Не случайно драматическая тема рассказа разворачивается от этого светлого и радостного воспоминания к прогремевшему в пустынном ноябрьском Абрамцеве выстрелу, которым товарищ автора убил себя, и к горькому, неутешному плачу сынишки во сне. Этот внезапный странный плач малыша – «будто оплакивал что-то навсегда ушедшее» – поражает рассказчика, будит в нем тревогу и множество вопросов: «Что же тебе снилось? Или у нас уже в младенчестве скорбит душа, страшась предстоящих страданий?»
Такая приближенность малыша к жизненной сложности и тревога рассказчика за его будущее, безусловно, способствуют силе воздействия рассказа. Да и ракурс, в котором изображено здесь детство, пожалуй, уникален в современной прозе: счастливая идиллия с пульсирующим внутри нервом трагедийности.
В. Конецкий пишет: «Пришвин уверяет, что сказка – это выход из трагедии; что она питается детством, детство – здоровьем, здоровье дается землею и солнцем; и что человеку надо вернуть себе детство, и тогда ему вернется удивление, а с удивлением вернется и сказка…
Итак, надо вернуть себе детство.
А если его не было?
За четверть века нашей переписки вы не найдете у Казакова ни одного детского воспоминания».
В опубликованной переписке В. Конецкого и Ю. Казакова таких воспоминаний действительно нет.

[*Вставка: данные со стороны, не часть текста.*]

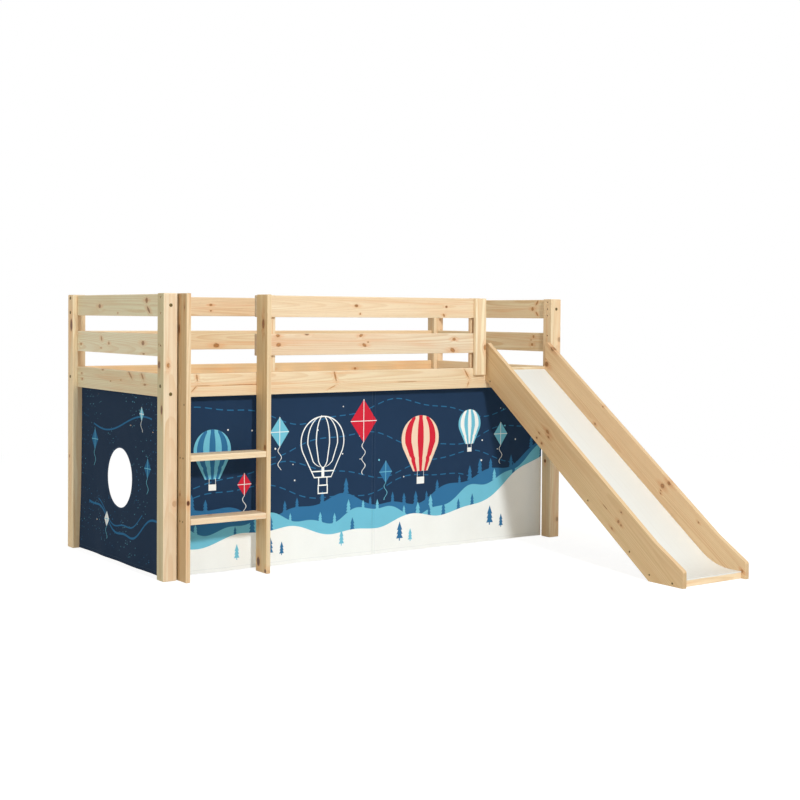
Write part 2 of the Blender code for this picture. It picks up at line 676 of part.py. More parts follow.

Да и в рассказах последнего они редки. Но вот одно всплывает как раз в рассказе «Во сне ты горько плакал» – воспоминание из военного времени: мать и сын прощаются с отцом-заключенным, которого, как можно понять из рассказа, увозят под конвоем в концентрационный лагерь (отец Казакова, подобно многим другим, безвинно осужденным в сталинскую эпоху, был репрессирован).
«Я бежал, поглядывая то себе под ноги, то на отца, у которого я различал уже родинку на виске, и вдруг увидел, что лицо его стало несчастным, и чем ближе я к нему подбегал, тем беспокойней становилось в шеренге, где стоял отец…»
Это неожиданное вторжение в рассказ истории делает его еще более емким и глубоким. Кроме того, данный эпизод становится драматическим фоном счастливой прогулки отца и сына по древней радонежской земле уже в другое, менее беспощадное к человеку время. Эпохи как бы смыкаются, входят одна в другую, и мгновение отцовского и сыновнего единства, ничем не омрачаемой гармонии насыщается особым – драматическим – смыслом. Мы чувствуем, как бесконечно дорого оно автору, и сами переживаем его как поистине прекрасное, но и как безысходно неповторимое. Мы отчетливо слышим и боль автора – боль расставания с этим мгновением, полным отцовской нежности, умиротворенности и тишины.
В ранних рассказах пятидесятых годов о детстве у Юрия Казакова не было такого драматического чувства. Там детство представало в радостном и гармоническом единении с окружающим миром, с природой и было связано с авторской натурфилософской мыслью о том, что все кругом живое. Там детство несло в себе и удивление, и сказку.